E’ significativo notare come, in questo processo, si operino facilmente scivolamenti di significato. Ad esempio il termine “degrado”, solitamente usato per indicare zone caratterizzate da decadimento edilizio, assenza di infrastrutture, desertificazione sociale, quindi tali da rimandare a pubbliche responsabilità, oggi viene assunto come sinonimo di presenza di soggetti pericolosi e di rischi di vittimizzazione. Si celebra come espressione di un grande movimento di consenso alle politiche sicuritarie dell’amministrazione la raccolta di 800 firme contro la prostituzione, quando è ovvio il facile conseguimento di tale effetto della generica agitazione di temi moraleggianti come questo tra i cittadini “per bene” ( tanto più se anziani, o di sesso femminile). Il fatto è che dietro a queste politiche e a questi linguaggi si nascondono e si mistificano almeno tre aspetti: i reali problemi della città ( traffico, ambiente, pianificazione urbana) che restano abbondantemente irrisolti; le cause più profonde dei sentimenti di insicurezza, radicate nei limiti dello sviluppo, nell’angoscia e nello stress che caratterizzano il “malvivere” del nostro tempo; le drammatiche difficoltà che sostanzialmente contrassegnano le storie di vita di molti soggetti dipinti come pericolosi. Credo ci sia una mutazione nel modo in cui una cultura e forze politiche tradizionalmente di sinistra accedono a queste logiche e prospettive. Non più occupare tatticamente il terreno dell’avversario per sottrargli preventivamente uno dei temi presuntivamente cruciali di consenso, ma una acquisita convinzione di fondo che le questioni della sicurezza e della legalità non possano che avere oggettivamente questi connotati e comportare necessariamente questi metodi; quando invece poche materie rivestono un carattere altrettanto complesso e si prestano alla sperimentazione di logiche sostanzialmente democratiche e non repressive, quanto questa.
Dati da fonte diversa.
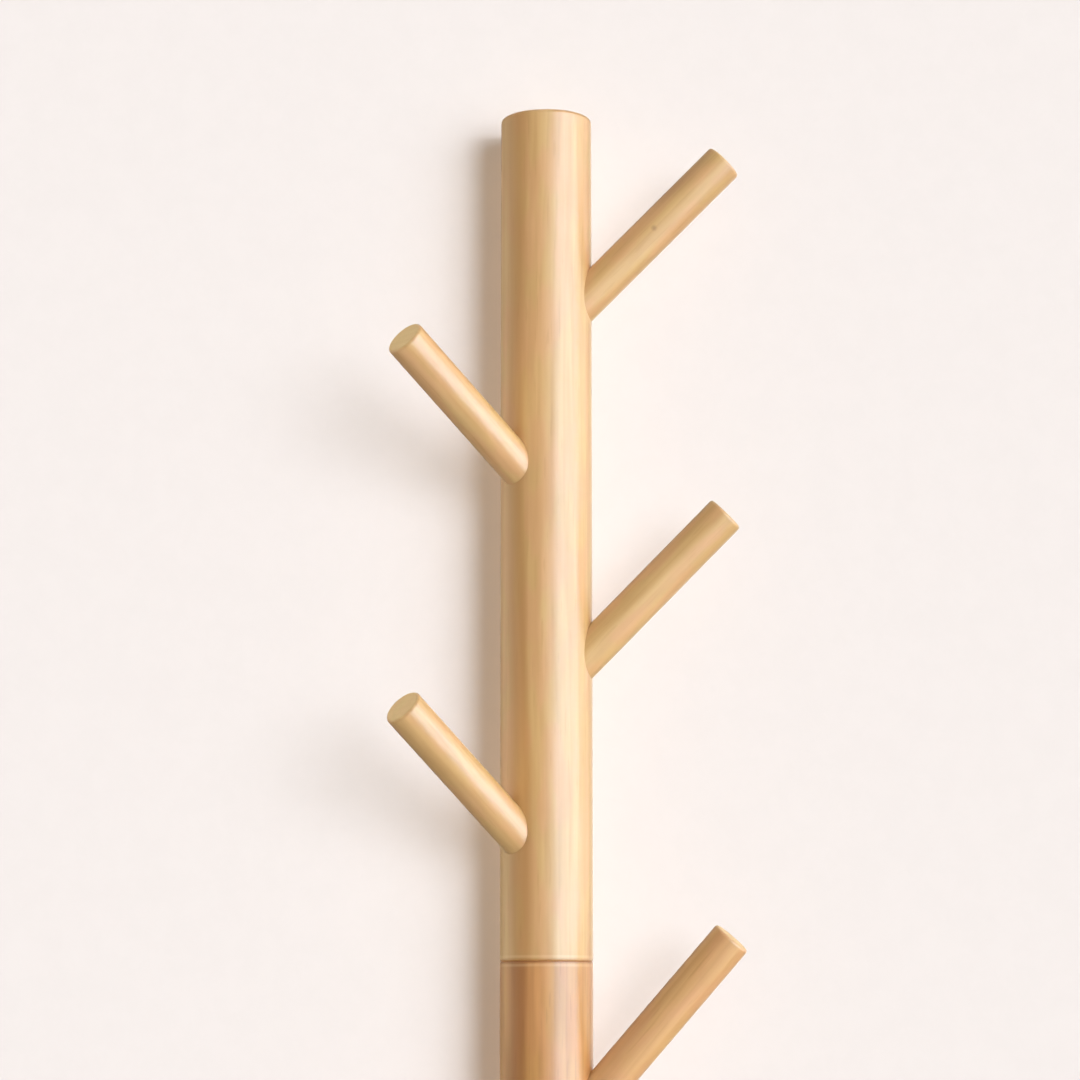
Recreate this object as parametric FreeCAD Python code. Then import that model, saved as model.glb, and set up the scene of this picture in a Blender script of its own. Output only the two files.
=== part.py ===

Così la sinistra perde due sue essenziali prerogative, senza delle quali è difficile continuare a definirla come tale: la conoscenza oggettiva della realtà, l’aiuto e la solidarietà verso i soggetti più deboli:Solo una cultura dei diritti e un atteggiamento positivo aperto alla conoscenza e all’incontro potrà sconfiggere le retoriche dell’insicurezza e della paura.

Giuseppe Mosconi, Università di Padova

1 commento:

Anonimo ha detto...

Un'analisi lucida della gestione del tema della sicurezza in città. Con la speranza che venga accolta dal mondo politico come una critica costruttiva. La speranza, si sa, è l'ultima a morire.